Though they are grateful for the increased police presence, many residents are upset that it took bloodshed for the police to come to Kintyre.
"I think the relationship with the police is poor. It can't be any poorer," one resident told The Gleaner. "They only come when there is a crisis over here," he said.
"I think Kintyre is like a back-bench student," he continued, "You get ignored and you get away with little things and the little things get bigger. It's like a bomb getting ready to explode."
He said there was need for greater community policing and that they needed to respond promptly to calls from the community.

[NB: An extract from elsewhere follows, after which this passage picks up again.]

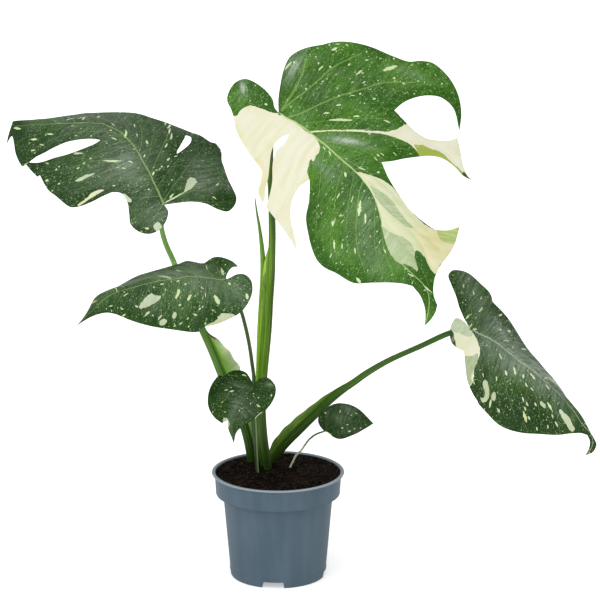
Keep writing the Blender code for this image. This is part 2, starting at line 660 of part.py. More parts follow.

He also said that it was common knowledge that there were guns in the area and coupled with its deviant young people it was a perfect place for miscreants from other areas to come in and blossom.
Since the killings, Kintyre has been taking a second look at the youths on the street corners.
"I would like to see the young people get involved in things that could benefit them. Instead of them just on them own, behaving wild and sitting on the street corner," a female resident said.
She pointed out that the young people needed skills and guidance and should be doing something with the community centre.
"I think this area needs a social worker," another resident told us. "The young boys and girls are leaving school and the parents have them in the house like they are running a crèche. They won't send them out to get a skill," he lamented. "There is just no real parental monitoring and to me that is a recipe for disaster."
The people of Kintyre had been praying for the disaster to be over. Now they're giving thanks that there have been no killings in the past few weeks but they know it's going to take work, alongside their prayers to get their community back together.